Golightly’s 11th full-length album, “Truly She Is None Other” is full of similarly tough broads, the kind who drink and don’t tolerate back talk. She recounts tales of heartache over shimmering percussion and cool, coaxing gyrations of guitar. The sound is like that of Golightly’s past work, but as she has been perfecting her music for almost a decade, the songs reflect an ever-increasing sophistication and poise. “I’m not trying to break any new ground in terms of production or style or direction,” she said during a phone conversation from Texas. “I do what I do.”

She brings the same confidence to the covers she tackles on her new album, including numbers by the Kinks and a solo Ray Davies and the delicate blues ballad “Black Night,” which was written by Jessie Mae Robinson but never recorded by a female singer. While her cover songs help to define her retro sound, Golightly chooses them for varied reasons.

“It could be that I think it’s a monumental piece of music, or that I like a line in the song,” she said.

Golightly first began hammering out her sound as a founding member of the all-girl band Thee Headcoatees. This offshoot of Billy Childish’s garage-rock classicists, Thee Headcoats performed songs penned by Childish that blended girl-group vocals and three-chord guitar.

Golightly acknowledges Childish as an influence. “I’ve spent most of my adult life with him,” she said. “How could I not be influenced by someone I’ve spent so much time with? But I think I do something different from him.”

Since going solo in 1995, Golightly has added classic blues and folk to the gritty sound she picked up from Childish. But perhaps his biggest influence on her has been his model of taking an incredibly prolific approach to music. In addition to her full-length records, Golightly has released more than a dozen singles, collaborated with Childish on 1999’s “In Blood,” and recorded songs with American retro rockers the Greenhornes, whose members have also joined Golightly in the studio and on the road.

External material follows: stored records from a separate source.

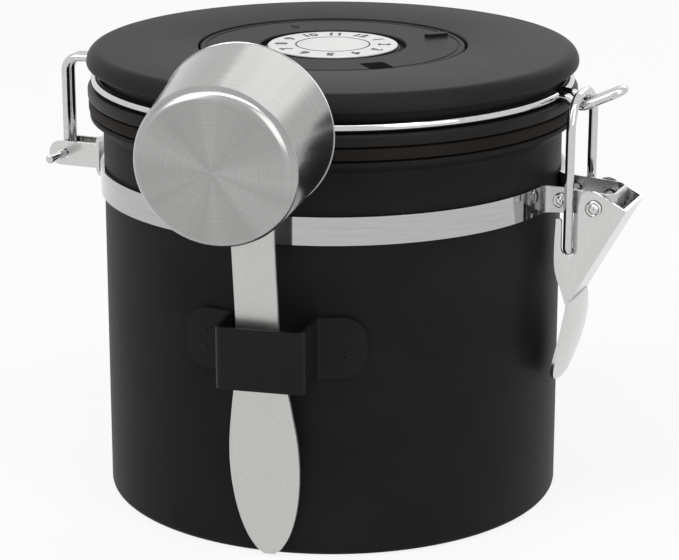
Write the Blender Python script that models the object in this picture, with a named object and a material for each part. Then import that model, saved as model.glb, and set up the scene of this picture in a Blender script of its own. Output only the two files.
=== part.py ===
"""Coffee canister with a bail lid, a lever latch, a date dial and a scoop in a clip.

The canister stands on z = 0 with its axis on Z. The latch is at +X, the lid's hinge at -X, and the
clip with the scoop at -Y. All lengths are in metres.
"""

import math

import bmesh
import bpy
from mathutils import Matrix, Vector

# General fits
GAP = 0.0003
RUNNING_GAP = 0.0004
CUT_OVERRUN = 0.001
MERGE_DISTANCE = 0.000001
MITRE_LIMIT = 0.5
TURN_STEPS = 48
MIDDLE_TURN_STEPS = 36
SMALL_TURN_STEPS = 20
BEND_STEPS = 4

# Steel body
BODY_RADIUS = 0.0625
BODY_WALL = 0.0009
BODY_FOOT_RADIUS = 0.0016
NECK_HEIGHT = 0.1028
FLARE_RISE = 0.0024
FLARE_REACH = 0.0035
LIP_HEIGHT = 0.0013
BASE_GROOVE_INSET = 0.0165
BASE_GROOVE_WIDTH = 0.0040
BASE_GROOVE_DEPTH = 0.0012

# Lid: gasket, lower shell and cover
LID_OVERHANG = 0.0042
LID_RISE = 0.0102
COVER_RIM_HEIGHT = 0.0047
COVER_ROUND = 0.0036
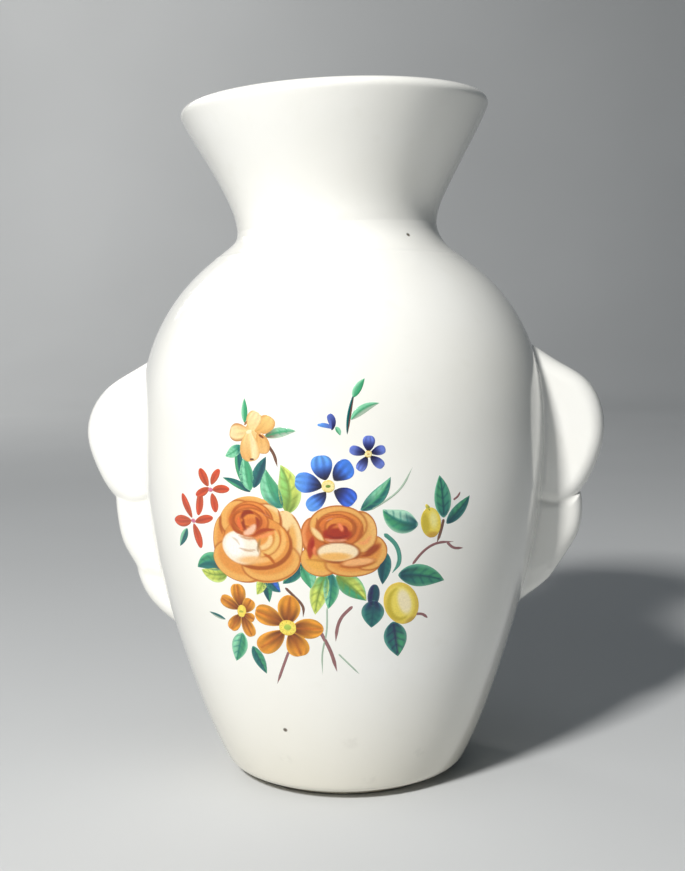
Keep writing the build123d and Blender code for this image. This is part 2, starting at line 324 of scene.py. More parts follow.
def glaze_material():
    """White glaze: warmer low on the body, faint clouding, soft ripple, a few kiln specks."""
    n = Nodes("white_glaze")
    cloud = n.noise(14, 4, 0.55)
    tone = n.ramp(cloud, (0.30, srgb(243, 241, 232)), (0.62, srgb(250, 249, 244)))
    flecks = n.ramp(n.noise(190, 2, 0.6), (0.62, 0.0), (0.78, 1.0))
    tone = n.mix(n.times(flecks, 0.10), tone, srgb(226, 222, 208))
    split = n.add("ShaderNodeSeparateXYZ")
    n.link(n.place, split.inputs[0])
    tone = n.mix(n.fade(split.outputs["Z"], 1, 36, 0.75), tone, srgb(232, 226, 208))
    # two dark kiln specks, and faint grey marks low on the front
    for x, z in ((17.8, 132.4), (-11.6, 19.1)):
        tone = n.mix(n.spot(on_wall(x, z), 0.75), tone, srgb(104, 94, 82))
    for x, z, size in ((-12.0, 11.0, 2.2), (3.5, 16.6, 2.6), (19.0, 11.5, 2.4), (8.0, 6.5, 3.0)):
        worn = n.ramp(n.noise(520, 2), (0.45, 0.0), (0.6, 0.14))
        tone = n.mix(n.times(n.spot(on_wall(x, z), size), worn), tone, srgb(196, 192, 182))
    n.link(tone, n.shader.inputs["Base Color"])
    n.link(n.ramp(n.noise(60, 3), (0.35, 0.10), (0.7, 0.17)), n.shader.inputs["Roughness"])
    ripple = n.bump(n.noise(75, 2, 0.4), 0.06)
    pits = n.ramp(n.noise(900, 1, 0.3), (0.20, 0.0), (0.30, 1.0))
    n.link(n.bump(pits, 0.012, under=ripple), n.shader.inputs["Normal"])
    n.set(IOR=1.52, Coat_Weight=0.35, Coat_Roughness=0.05, Specular_IOR_Level=0.5)
    return n.material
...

More high profile was her guest spot on the playfully affectionate song “It’s True That We Love One Another,” on the White Stripes’ “Elephant.” While the appearance undoubtedly got her name out to more people, Golightly isn’t sure that the greater exposure from the song will translate into sales for her own albums.

“I did it because they asked me and they’re mates,” she said. “The song is very true.”

The feeling is clearly mutual, as Jack White wrote affectionate liner notes for Golightly’s new album, painting a picture of how much he enjoys having her stop by to sing on his front porch. Describing her as a “little angel,” he wrote, “She seems not to need all six strings, she don’t need a hundred watts, she don’t want twenty four hours, she must want it black and white.”

It was her ability to fill her music with feeling, as well as her singing, that has always impressed guitarist Steve Turner of Mudhoney, whose band used to play shows with Thee Headcoatees and had Golightly join them onstage in London several times for Mudhoney’s song “Good Enough,” which she covered.

“No one can sing a bitter song like Holly,” Turner said.

“And she’s hot. She’s the full package.”

Yes, that’s our truck-driving chanteuse — who pens songs to philandering heartbreakers with titles like “You Have Yet to Win” and sums up her catalog with one simple statement: “They sound like me,” she said.